4 out of 10 S. Koreans unmarried, highest in OECD

Posted on : 2014-05-07 14:37 KST Modified on : 2014-05-07 14:37 KST
Pressures of expensive housing and lack of stable employment believed to be behind low number of marriages

By Park Su-ji, staff reporter

Four out of ten South Koreans are not married, the highest rate among the 34 Organisation for Economic Co-operation and Development member countries, a recent report said.

According to marriage figures included in the Society at a Glance 2014 report released by the OECD in Mar. 2014, the percentage of South Koreans over the age of 15 who had never been married was 38.6% as of 2012. The OECD average for the rate of individuals who have not married was 27.1%. Trailing South Korea in the rate of unmarried people were Chile at 38.0% and Ireland at 33.4%.

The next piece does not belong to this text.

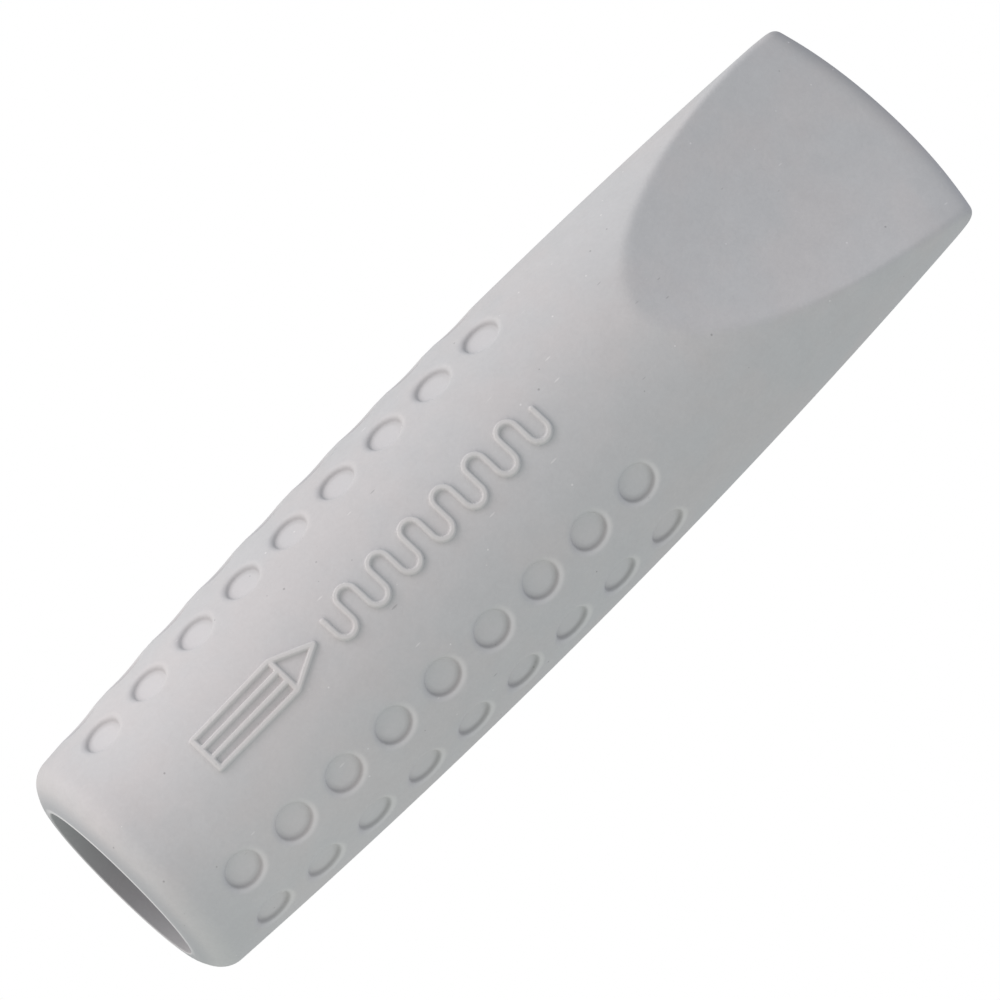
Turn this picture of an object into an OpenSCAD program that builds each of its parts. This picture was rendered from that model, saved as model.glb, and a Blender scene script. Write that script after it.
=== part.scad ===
// Pencil-cap eraser: one piece of moulded rubber. A barrel with a blind pencil
// socket in its mouth, nine rings of small round grip dimples in pairs of rows,
// a raised pictogram on the front and a two-sided chisel tip.
// Origin: centre of the mouth plane. +Z runs along the axis to the tip.
// -Y is the front, the side one chisel flank and the pictogram face.

/* [Body] */
// Largest diameter of the barrel
body_d = 14; // [11:0.1:18]
// Length from the mouth plane to the tip
body_l = 49.3; // [40:0.1:60]
// Height of the largest diameter above the mouth plane
belly_z = 25.2; // [15:0.1:35]
// Radius of the long arc that swells the barrel
swell_r = 355; // [200:5:600]
// Radius of the rounded outer edge of the mouth
mouth_round = 1.5; // [0.3:0.05:2]

/* [Chisel tip] */
// Angle between each flank's middle and the axis, in degrees
flank_angle = 22.3; // [12:0.1:35]
// Radius of the slightly hollow flanks, across the chisel
flank_hollow_r = 52; // [30:1:400]
// Half thickness between the middles of the flanks, close to the tip
flank_half_t = 0.87; // [0.6:0.01:2.5]
// Distance of that place below the tip
flank_drop = 0.9; // [0.4:0.05:2]
// Radius of the rounded nose along the tip
nose_r = 1.3; // [0.6:0.05:2.5]
// Angle between the mid plane and the run-out of the nose, in degrees
nose_angle = 35; // [24:1:45]
// Radius of the bowed tip line, seen from the front
tip_bow_r = 26; // [12:1:60]
// Radius of the two tip corners, seen from the front
corner_r = 0.35; // [0.2:0.05:1.5]

/* [Pencil socket] */
// Bore diameter that grips the pencil
socket_d = 7.6; // [6.5:0.1:9]
// Depth of the socket from the mouth plane
socket_depth = 26; // [15:0.5:30]
// Diameter at the start of the lead-in taper
lead_d = 8.76; // [7:0.02:9.5]
// Depth at which the lead-in taper ends
lead_depth = 3; // [1:0.1:6]
// Rounding of the inner edge of the mouth
lip_round = 0.1; // [0.05:0.05:0.6]
// Rounding at the bottom of the socket
floor_round = 1.5; // [0.5:0.1:3]

/* [Grip dimples] */
// Dimples in each row
dimple_count = 9; // [1:1:14]
// Height of the first dimple
dimple_first_z = 3.8; // [2:0.05:10]
// Distance from dimple to dimple along the axis
dimple_pitch = 3.065; // [2.2:0.005:5]
// Diameter of a dimple floor
dimple_floor_d = 1.68; // [0.8:0.02:2.6]
// Diameter of a dimple at the barrel surface
dimple_mouth_d = 2.14; // [0.8:0.02:3]
// Depth of a dimple
dimple_depth = 0.3; // [0.1:0.02:0.8]
// Pairs of rows around the barrel
row_pairs = 3; // [1:1:5]
// Half the angle between the two rows of a pair, in degrees
row_half_angle = 15; // [9:0.5:25]

/* [Pictogram] */
// Height of the raised lines above the barrel
relief_h = 0.2; // [0.1:0.01:0.4]
// Width of the raised lines
line_w = 0.28; // [0.2:0.01:0.5]
// Height of the blunt end of the pencil outline above the mouth plane
pencil_z = 6; // [4:0.1:12]
// Length of the pencil outline's shaft
shaft_l = 5; // [2:0.1:8]
// Length of the pencil outline's cone
cone_l = 2.2; // [1:0.1:4]
// Width of the pencil outline
pencil_w = 2.15; // [1.4:0.05:3]
// Space between the pencil outline and the scribble
scribble_gap = 0.6; // [0.2:0.1:2]
// Strokes in the scribble
scribble_strokes = 14; // [2:1:18]
// Distance from stroke to stroke
scribble_pitch = 1.02; // [0.8:0.02:2]

/* [Hidden] */

rubber_grey = [0.71, 0.70, 0.69];
// facets of ordinary round features, and of the two very large arcs
round_fn = 96;
fine_fn = 48;
arc_fn = 1440;
// length by which a cutting shape passes through what it cuts
over = 1;

body_r = body_d / 2;
// centre of the swell arc, left of the axis in the profile plane
swell_x = body_r - swell_r;
// centre of the mouth rounding, and the height where it meets the swell arc
mouth_x = swell_x + sqrt(pow(swell_r - mouth_round, 2) - pow(belly_z - mouth_round, 2));
mouth_meet_z = mouth_round - mouth_round * (belly_z - mouth_round) / (swell_r - mouth_round);

flank_z = body_l - flank_drop;

// centre of the tip bow, and the corner circles that touch bow and swell arc
bow_z = body_l - tip_bow_r;
corner_start_z = bow_z + sqrt(pow(tip_bow_r - corner_r, 2) - pow(body_r - corner_r, 2));
corner_x = swell_x + sqrt(pow(swell_r - corner_r, 2) - pow(corner_start_z - belly_z, 2));
corner_z = bow_z + sqrt(pow(tip_bow_r - corner_r, 2) - pow(corner_x, 2));

pair_step = 360 / row_pairs;
shaft_end_z = pencil_z + shaft_l;
point_z = shaft_end_z + cone_l;
scribble_z = point_z + scribble_gap;
bend_r = scribble_pitch / 2;
stroke_l = pencil_w - 2 * bend_r - line_w;

// radius of the barrel at a height
function barrel_r(z) = swell_x + sqrt(pow(swell_r, 2) - pow(z - belly_z, 2));

// half section of the barrel, grown outwards by extra
module barrel_section(extra) {
    intersection() {
        translate([swell_x, belly_z]) circle(r = swell_r + extra, $fn = arc_fn);
        union() {
            translate([0, mouth_meet_z]) square([body_d, body_l]);
            square([mouth_x, body_l]);
            translate([mouth_x, mouth_round]) circle(r = mouth_round, $fn = round_fn);
        }
        translate([0, -over]) square([body_d, body_l + 2 * over]);
    }
}

// solid barrel before the chisel is cut
module barrel() {
    rotate_extrude($fn = 2 * round_fn) barrel_section(0);
}

// the two large cylinders that cut the hollow flanks, front and back
module flank_cuts() {
    for (turn = [0, 180])
        rotate([0, 0, turn])
            translate([0, flank_half_t, flank_z])
                rotate([flank_angle, 0, 0])
                    translate([0, flank_hollow_r, 0])
                        cylinder(r = flank_hollow_r, h = 2 * body_l, center = true, $fn = arc_fn);
}

// half section of the nose disc: rounded rim with run-out flanks
module nose_section() {
    rim_x = tip_bow_r - nose_r;
    meet_x = rim_x + nose_r * sin(nose_angle);
    meet_y = nose_r * cos(nose_angle);
    hub_y = meet_y + meet_x * tan(nose_angle);
    polygon([[0, -hub_y], [meet_x, -meet_y], [meet_x, meet_y], [0, hub_y]]);
    intersection() {
        translate([rim_x, 0]) circle(r = nose_r, $fn = round_fn);
        translate([0, -nose_r]) square([tip_bow_r + over, 2 * nose_r]);
    }
}

// disc whose rounded rim is the bowed nose of the chisel, on a block as wide
// as the whole barrel below the disc's centre
module nose_limit() {
    translate([0, 0, bow_z])
        rotate([90, 0, 0])
            rotate_extrude($fn = 4 * round_fn) nose_section();
    translate([-body_d, -body_d, -over]) cube([2 * body_d, 2 * body_d, bow_z + over]);
}

// front outline that rounds the two tip corners
module corner_trim() {
    rotate([90, 0, 0])
        linear_extrude(height = 2 * body_d, center = true)
            union() {
                translate([-body_d, -over]) square([2 * body_d, corner_z + over]);
                translate([-corner_x, 0]) square([2 * corner_x, body_l + over]);
                for (side = [-1, 1])
                    translate([side * corner_x, corner_z]) circle(r = corner_r, $fn = round_fn);
            }
}

// half section of the pencil socket: the two circles round its lip and floor
module socket_section() {
    lip_x = lead_d / 2;
    grip_x = socket_d / 2;
    straight_end = socket_depth - floor_round;
    difference() {
        polygon([[0, -over], [lip_x + lip_round, -over], [lip_x + lip_round, lip_round],
                 [lip_x, lip_round], [grip_x, lead_depth], [grip_x, straight_end],
                 [0, straight_end]]);
        translate([lip_x + lip_round, lip_round]) circle(r = lip_round, $fn = fine_fn);
    }
    translate([0, straight_end - over])
        square([grip_x - floor_round, floor_round + over]);
    intersection() {
        translate([grip_x - floor_round, straight_end]) circle(r = floor_round, $fn = fine_fn);
        translate([0, straight_end - over]) square([grip_x, floor_round + over]);
    }
}

// the pencil socket with its tapered and rounded mouth
module pencil_socket() {
    rotate_extrude($fn = round_fn) socket_section();
}

// one dimple, cut towards the axis from the barrel surface at height z
module dimple(z) {
    slope = (dimple_mouth_d - dimple_floor_d) / 2 / dimple_depth;
    reach = over / 2;
    translate([barrel_r(z) - dimple_depth, 0, z])
        rotate([0, 90, 0])
            cylinder(h = dimple_depth + reach, r1 = dimple_floor_d / 2,
                     r2 = dimple_mouth_d / 2 + slope * reach, $fn = fine_fn);
}

// all rows of dimples: one pair of rows is at the back
module grip_dimples() {
    for (pair = [0 : row_pairs - 1])
        for (side = [-1, 1])
            rotate([0, 0, 90 + pair * pair_step + side * row_half_angle])
                for (i = [0 : dimple_count - 1])
                    dimple(dimple_first_z + i * dimple_pitch);
}

// outline of a pencil, pointing along +Y: shaft with two inner lines, and a cone
module pencil_outline() {
    half_w = pencil_w / 2;
    inner_x = (pencil_w - line_w) / 6;
    slant_w = line_w / cos(atan(half_w / cone_l));
    cone_base_z = shaft_end_z + line_w / 2;
    cone_half_w = half_w * (point_z - cone_base_z) / cone_l - slant_w;
    difference() {
        polygon([[-half_w, pencil_z], [half_w, pencil_z], [half_w, shaft_end_z],
                 [0, point_z], [-half_w, shaft_end_z]]);
        translate([-half_w + line_w, pencil_z + line_w])
            square([pencil_w - 2 * line_w, shaft_l - 1.5 * line_w]);
        polygon([[-cone_half_w, cone_base_z], [cone_half_w, cone_base_z],
                 [0, cone_base_z + cone_half_w * cone_l / half_w]]);
    }
    for (side = [-1, 1])
        translate([side * inner_x - line_w / 2, pencil_z]) square([line_w, shaft_l]);
}

// scribble of straight strokes joined by round bends, running along +Y
module scribble() {
    for (i = [0 : scribble_strokes - 1])
        translate([-stroke_l / 2, scribble_z + i * scribble_pitch])
            square([stroke_l, line_w]);
    for (i = [0 : scribble_strokes - 2])
        translate([0, scribble_z + i * scribble_pitch + bend_r + line_w / 2])
            rotate(i % 2 == 0 ? 0 : 180)
                translate([stroke_l / 2, 0])
                    difference() {
                        circle(r = bend_r + line_w / 2, $fn = fine_fn);
                        circle(r = bend_r - line_w / 2, $fn = fine_fn);
                        translate([-body_d, -body_d]) square([body_d, 2 * body_d]);
                    }
}

// the raised pictogram, standing proud of the barrel on its front
module pictogram() {
    depth = body_r / 2;
    intersection() {
        rotate([90, 0, 0])
            translate([0, 0, depth])
                linear_extrude(height = body_r) {
                    pencil_outline();
                    scribble();
                }
        rotate_extrude($fn = 2 * round_fn) barrel_section(relief_h);
    }
}

// the whole eraser cap
module eraser_cap() {
    color(rubber_grey)
        difference() {
            union() {
                difference() {
                    intersection() {
                        barrel();
                        nose_limit();
                        corner_trim();
                    }
                    flank_cuts();
                }
                pictogram();
            }
            pencil_socket();
            grip_dimples();
        }
}

eraser_cap();
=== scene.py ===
import math

import bmesh
import bpy
import numpy as np
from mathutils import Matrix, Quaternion, Vector
from mathutils.geometry import delaunay_2d_cdt


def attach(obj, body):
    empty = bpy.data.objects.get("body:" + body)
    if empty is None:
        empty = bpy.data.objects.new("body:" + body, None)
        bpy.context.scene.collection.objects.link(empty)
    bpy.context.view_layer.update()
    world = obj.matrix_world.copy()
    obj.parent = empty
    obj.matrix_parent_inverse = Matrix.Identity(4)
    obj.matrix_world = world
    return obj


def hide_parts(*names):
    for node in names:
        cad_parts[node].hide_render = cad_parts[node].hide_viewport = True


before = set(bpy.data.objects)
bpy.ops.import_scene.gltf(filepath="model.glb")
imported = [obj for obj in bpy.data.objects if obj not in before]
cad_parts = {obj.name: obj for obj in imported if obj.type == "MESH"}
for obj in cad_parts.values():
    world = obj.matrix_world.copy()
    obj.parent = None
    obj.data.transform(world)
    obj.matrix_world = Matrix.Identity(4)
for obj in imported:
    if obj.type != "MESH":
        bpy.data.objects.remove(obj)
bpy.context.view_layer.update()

# The cap stands on its mouth, tip up, front towards -Y. All shape numbers are in
# millimetres; vertices are turned into metres when the mesh is made.
MM = 0.001

# Barrel: largest radius and its height, radius of the long arc that swells it, and
# radius of the rounded outer edge of the mouth
BODY_R = 7.0
BELLY_Z = 25.2
SWELL_R = 355.0
MOUTH_ROUND = 1.5

# Chisel tip
TIP_Z = 49.3
BOW_R = 26.0
FLANK_ANGLE = math.radians(22.3)
FLANK_HALF_T = 0.87
FLANK_DROP = 0.9
HOLLOW_R = 52.0
NOSE_R = 1.3
NOSE_RUNOUT = math.radians(35.0)
NOSE_SOFT = 0.6
# softness of the edge between flank and barrel: more of it towards the tip, growing
# from a height over a length
EDGE_SOFT = 0.12
TIP_EDGE_SOFT = 0.36
SOFTER_FROM_Z = 42.0
SOFTER_OVER = 6.0

# Socket
LEAD_R = 4.38
GRIP_R = 3.8
LEAD_DEPTH = 3.0
SOCKET_DEPTH = 26.0
FLOOR_ROUND = 1.5
FLOOR_RING_R = 1.2
LIP_ROUND = 0.1
LIP_R = LEAD_R + LIP_ROUND
# the end face of the mouth rises from the lip outwards, over a width
RIM_RISE = 0.14
RIM_RISE_W = 0.9

# Grip dimples: rows by their angle from the front, positive to the right
DIMPLE_ROWS = [-165.0, -75.0, -45.0, 45.0, 75.0, 165.0]
DIMPLE_COUNT = 9
DIMPLE_FIRST_Z = 3.8
DIMPLE_PITCH = 3.065
DIMPLE_DEPTH = 0.3
# rings of one dimple: distance from its centre, height above the barrel, flatness
# (1 follows the flat floor, 0 the barrel), points, and how strong the highlight painted on the
# bevel is there
DIMPLE_RINGS = [
    (0.31, -0.300, 1.0, 12, 0.0),
    (0.60, -0.300, 1.0, 24, 0.0),
    (0.77, -0.299, 1.0, 48, 0.0),
    (0.83, -0.290, 1.0, 48, 0.0),
    (0.868, -0.262, 0.9, 48, 0.0),
    (0.89, -0.225, 0.8, 48, 0.0),
    (0.912, -0.180, 0.65, 48, 0.0),
    (0.936, -0.140, 0.5, 48, 0.0),
    (0.968, -0.108, 0.4, 48, 0.6),
    (1.01, -0.077, 0.3, 48, 1.0),
    (1.055, -0.048, 0.2, 48, 1.0),
    (1.107, -0.023, 0.1, 48, 0.7),
    (1.163, -0.008, 0.0, 48, 0.3),
    (1.23, 0.0, 0.0, 48, 0.0),
    (1.32, 0.0, 0.0, 48, 0.0),
]
DIMPLE_R = DIMPLE_RINGS[-1][0]
# painted light and shade on a dimple: how strong the sheen painted on its floor is, and the
# strength of the shade painted on its wall, which reaches inwards and outwards from a radius and
# spreads round the outward side
WALL_SHADE_R = 0.88
LEFT_DIMPLE_LIGHT_AND_SHADE = {"floor": 1.0, "painted_shade": 0.62, "inwards": 0.30, "outwards": 0.18, "spread": 0.9}
RIGHT_DIMPLE_LIGHT_AND_SHADE = {"floor": 0.3, "painted_shade": 1.0, "inwards": 0.20, "outwards": 0.09, "spread": 0.5}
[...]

“The biggest reason for the increase in the unmarried rate is that more women are working and getting married for the first time later, which is leading to there being more unmarried people in their twenties and thirties,” said Lee Sang-rim, director of the center for population research at the Korea Institute for Health and Social Affairs (KIHASA), on May 6. “We can infer that people are gradually getting married later as housing becomes more expensive and steady employment becomes harder to find.”

Currently, 55.8% of Koreans are in married, higher than the OECD average of 52.4%. The percentage of Koreans in other kinds of relationships (neither unmarried nor married) was negligible, with 3.5% bereaved, 1.3% divorced, 0.6% legally separated, and 0.2% cohabiting.